I wiped off the sweat moustache, and started planning all the angry things to say when I finally called him. I would have a firefighter’s blanket over my shoulders, the children sobbing and huddled at my feet, with the news trucks reporting on the 5-alarm fire . . .


. . . and he would be in the warm sun on the first tee of the resort golf course, under palm trees on his jaunty golf trip, in front of his equally hedonistic little friends. I would ream him out for leaving me to deal with this inscrutable mechanical monster all by myself on my very first day in the house! Sniff! Sniff! WAH!


That is, I angrily planned what all to yell at him if I didn’t get blown to smithereens in the meantime by this mysterious enemy throbbing in the basement.


But . . . by chance, while lugging the last box into place, I noticed a whole ‘nother thermostat. It was on a short wall next to a closet at the back at the house. I didn’t even know we HAD a second thermostat.


It did, indeed, say “99.”






There must be TWO thermostats in this new-but-old house. It was ranch style, and really wide. Must have something to do with that.

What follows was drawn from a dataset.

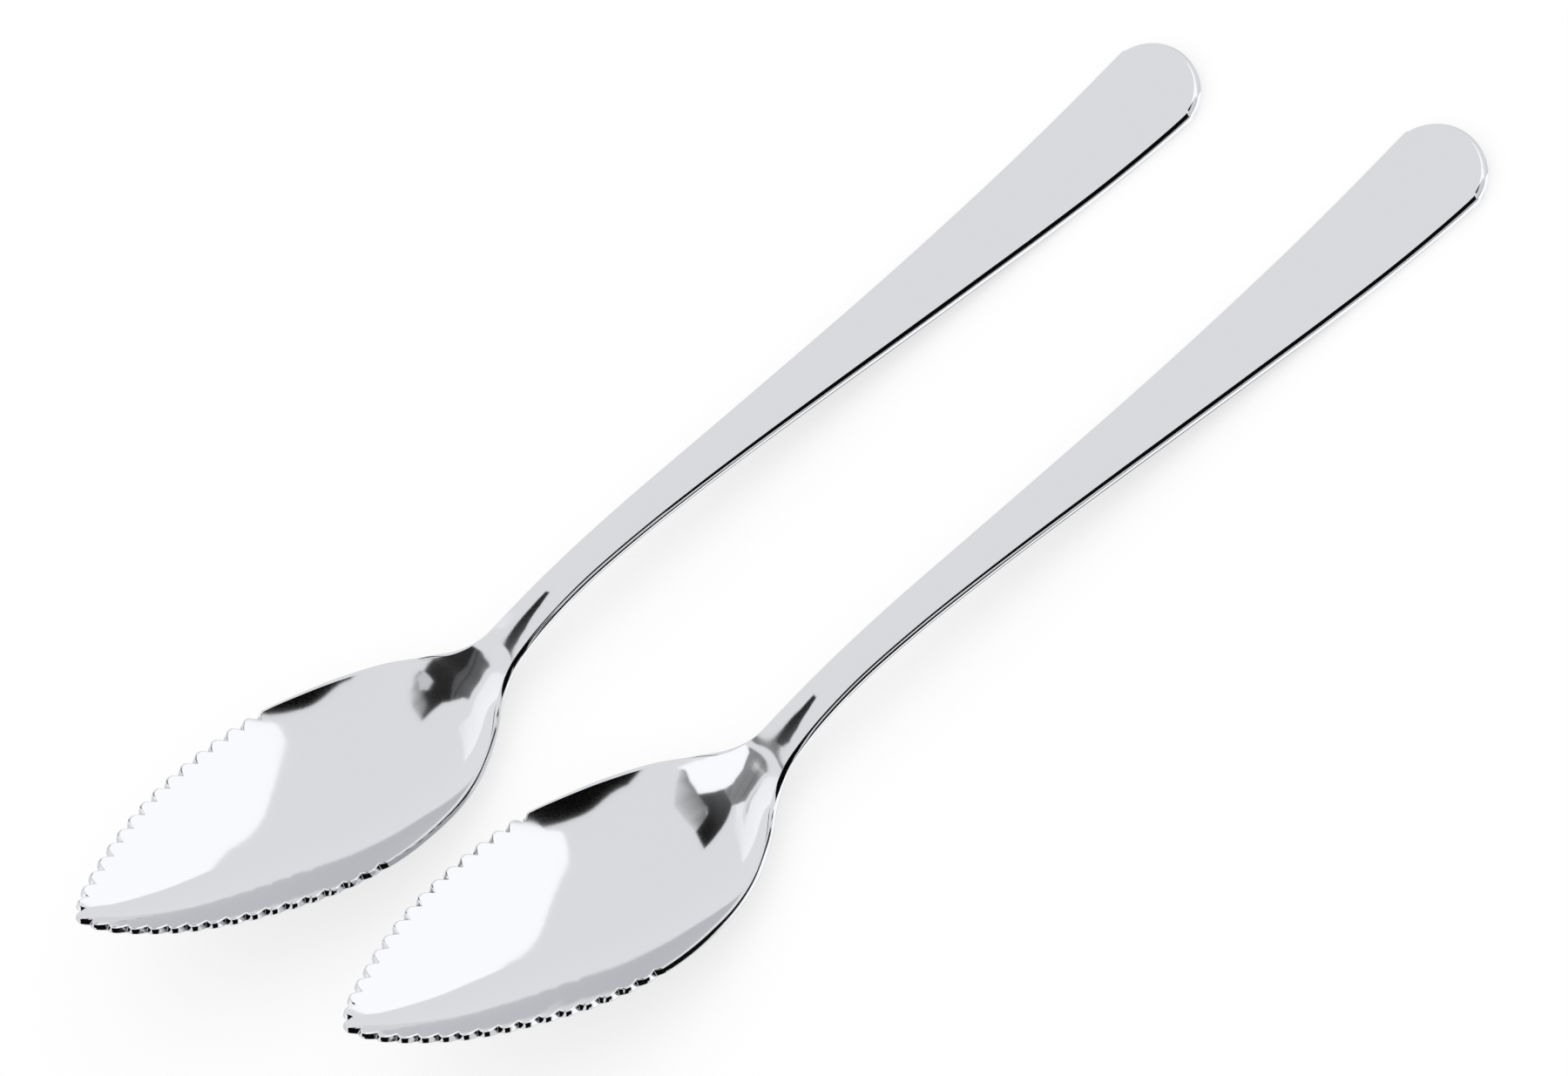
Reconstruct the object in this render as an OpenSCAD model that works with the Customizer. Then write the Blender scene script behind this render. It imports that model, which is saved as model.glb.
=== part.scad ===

My elbow must have accidentally re-set this second thermostat somehow, while I brushed by it, rounding the corner with one of those big boxes.


That solved the mystery of why the boiler was heating up to 99 degrees. My elbow had accidentally set it that way. The heat wave was my fault. My husband had nothing to do with it. Maybe, just maybe, I shouldn’t have zoned out of the home maintenance instructions when we bought this house. Then this crisis would never have happened.


I immediately re-set the thermostat to “72.” The house cooled down, and so did I.


The house didn’t blow up, and neither did I.


I refrained from calling him and disturbing his golf trip. We lived there for 10 more years and never had any problems with that mysterious boiler. We laughed about it many times. It’s another reason our kids call me “SPED Mom” as in “Special Ed.”


It was a good lesson about anger. When you reach the emotional boiling point, before you start a fight, stop and find out if maybe it’s YOUR fault things got so heated. Then hit “re-set.” Cool down. You’ll be glad you did.